Brutus – Monk (Roma), 22.10.23

Live report a cura di Francesca Mastracci

L’impatto che può avere un live su chi ne prende parte non è mai un fattore preventivabile. Certo, a volte si hanno delle aspettative più o meno alte, comprovate dal grado di coinvolgimento che si nutre nei confronti degli artisti che si esibiranno palco o dallo storico dei concerti degli stessi a cui si è partecipato in passato.

Ma anche lì, è tutta una faccenda di suggestioni legate al momento specifico.

Non avevo mai visto i Brutus live, benché si tratti di una band che seguo ormai da anni (più o meno da quando ascoltai il loro primo disco Burst nel 2017). Chi tra i miei contatti aveva già avuto modo di vederli (principalmente all’estero), mi aveva avvisata che avrei assistito ad uno spettacolo di una potenza inaudita. Quello a cui ho assistito, però, ha travalicato di molto le mie già alte aspettative.

Giunta per la pima volta da headliner in Italia, la band belga aveva programmato un tour di tre tappe, toccando Verona il 21 ottobre (data saltata per problemi personali legati ai gestori della venue), Roma il 22 e Milano il giorno seguente, tutte accompagnate dall’opening act di supporto dell’artista di origini russe ma italiana di adozione Kariti.

Il loro set inizia puntualissimo: 21,30 spaccate. Stefanie Mannaerts (batterista e cantante), Stijn Vanhoegaerden (chtarrista) e Peter Muldersè (bassista) salgono sul palco del Monk timidamente, quasi dismessi, accompagnati da suoni di effettistica e da luci soffuse blu che nascondono i loro volti.

È un istante, però, che dura giusto il tempo di posizionarsi dietro i loro strumenti e dar vita ad una sorta di rito brutale di dissonanza e grazia che ti entra dentro e ti sconquassa ad ogni nota.

Iniziano in picchiata con “Liar”, uno dei miei pezzi preferiti tratto dell’ultimo disco Unison Life (uscito a fine 2022), e stabiliscono immediatamente quali siano le loro coordinate performative: urgenza, irrequietudine ed emotività.

Il resto della scaletta inanella senza troppi fronzoli tracce sparse dai loro tre lavori, creando un continuum in cui i suoni blackgaze vengono costantemente accarezzati dal doom e stravolti un istante dopo dalle sezioni ritmiche post-hardcore che irrompono poderose avvolgendo la voce suadente, e al tempo stesso struggente, di Stefanie.

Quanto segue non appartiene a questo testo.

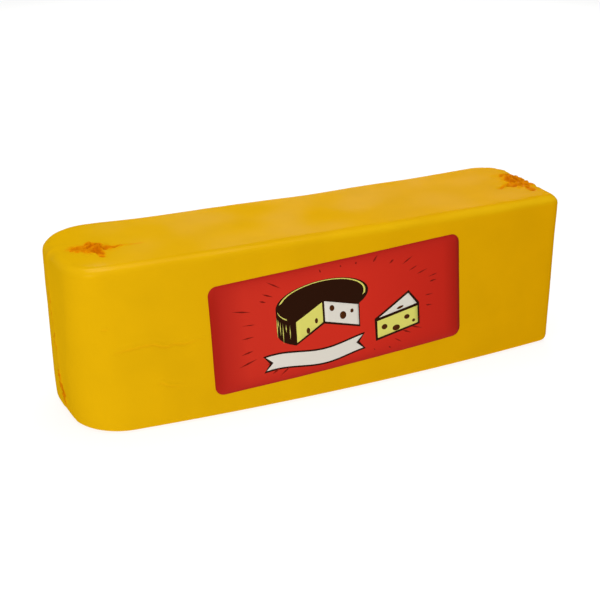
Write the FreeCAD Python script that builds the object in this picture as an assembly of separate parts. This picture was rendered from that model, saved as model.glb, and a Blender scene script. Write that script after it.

È lei che, innegabilmente, catalizza l’attenzione, dietro la sua batteria posta di lato al palco e con il busto girato verso il pubblico durante tutte(!) le parti cantate. Ma è la sinergia di tutti e tre ad avermi ammaliata. Si scambiano costantemente gli sguardi per entrare in contatto prima di un’ennesima sfuriata rumoristica o nei momenti in cui i toni si abbassano e cercano di ristabilire il loro fiato comune.

La nenia claustrofobica di “Justice de Julia II”, l’impeto ipnotico di “War” e le pulsioni vorticanti di “Space”. L’asprezza incandescente di “Horde II”, la forza poetica e graffiante di “Dust”, e le pulsioni quasi scanzonate di “Victoria”, che chiude il live. Personalmente, ho amato in modo particolare anche la delicatezza struggente di “What Have We Done” e il pugno allo stomaco che è stata “Space Dragon”, otto minuti di catarsi che ho vissuto internamente facendomi travolgere dalla sua intensità.

Questi sono solo alcuni dei momenti che hanno caratterizzato il set. Che si chiude a un’ora e dieci dall’apertura, senza bis o encore. Unico momento di stacco, il nostro coro di “Happy Birthday” per augurare buon compleanno a Stefanie, la quale ringrazia sinceramente ma con discrezione e prosegue la sua tirata sulle pelli.

Una cosa che ammiro molto del loro modo di performare è il trasporto con cui mettono in scena ogni pezzo come se fosse l’ultima volta. Non capita spesso di riscontrare quest’attitudine ai live. Ma quando capita, è tutto.